Calculating hard disk reading time

hard-drive

15,370

I think the problem is not really about computers or hard disks, if it is asked like in the exam question. It is more about basics.

If you have 7200 RPM, that means the disk will rotate (7200/60) = 120 times per second
Each time the disk does a whole rotation, you are theoretically able to read 1 complete track. That means reading 1 track takes (1/120)s

So, now the question of the 1ms seek time:

If you can do a continuous read, then you have to add the seek time only once. So you have (1/120)s for each track and the one-time addition of seek time. This seems like an oversimplification.
More realistically: Assuming the question implies that you need an additional 1ms (1/1000)s to switch from one track to the next, you can not read 120 tracks each second as the rotation alone would suggest.
Taking the rotation and the seek time into account, each track will take (1/1000 + 1/120)s to read.

Note:

As @sawdust correctly points out in the comments, this answer uses multiple simplifications. This is due to the fact that no more information was given in the question and I tried to work with the basics. If the question is more complex (or dealing with actual hardware, instead of being an exam question), these factors have to be accounted for:

The disk might have multiple (say, N) platters, so the 20000 tracks can be distributed over the N platters. In general, a platter can be used on both sides.[1] So the 20000 tracks each of the 2N Read-/Write-Heads in the drive are not 20000 cylinders, but rather 20000/(2N) cylinders. That might enable to read 2N tracks at the same time. Then, reading 2N tracks takes (1/120)s.
The seek time should not be fixed to 1ms. It is usually a combination of head seek time, where the head is moved to the correct cylinder (which might not be always constant depending on where you are on the drive), PLUS the rotational latency, which means the disk itself has to rotate until the head is above the correct sector. On average, the rotational latency might be simplified to be half of the time it takes the disk to do 1 whole revolution. So the rotational latency might be around (1/240)s for each new cylinder.
Real drives can have certain latency issues when facing problems to read the data correctly. This happens when blocks are damaged or otherwise difficult to read and by the drive tries to read the sectors with different head positionings and parameters to increase the chance of retrieving any data. The resulting latencies can sometimes even be observed with new retail drives and must be taken into account when planning a real system that depends on timely disk reads. So you can not always assume that a track will be completely read after 1 single revolution. The problem can become very bad, so more enterprise drives offer features such as TLER to limit the allowed time to retry reading a sector.[2]

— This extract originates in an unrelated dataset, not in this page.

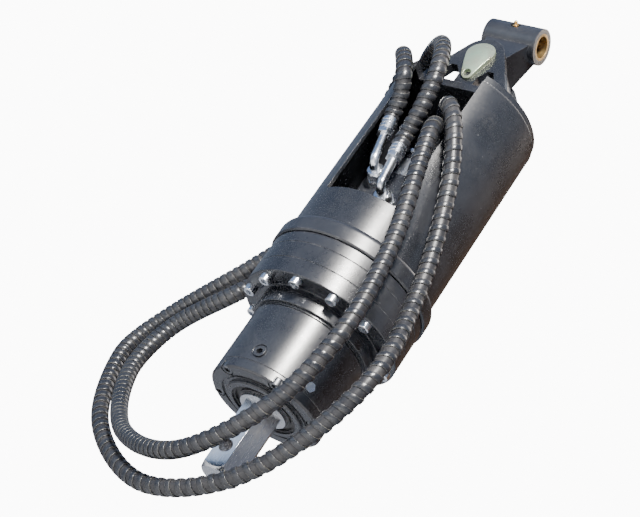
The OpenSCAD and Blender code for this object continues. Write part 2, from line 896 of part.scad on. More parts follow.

[1]: Wikipedia: Cylinder-Head-Sector
[2]: Western Digital: Difference between Desktop edition (WD Blue, WD Green and WD Black) and RAID (Enterprise) edition drives

15,370

Panayiotis Irakleous

Studying computer science

Updated on September 18, 2022

Comments

Panayiotis Irakleous over 1 year

I am studying for my exams and I am stuck on the following problem:

One disk has 20000 tracks, a speed of 7200 RPM, and a seek time of 1 ms. The question asks for me to calculate the total time that is needed to read all tracks on the disk. It gives us one hint: the transfer time of a track is the time that it needs to do a full round under the disk head.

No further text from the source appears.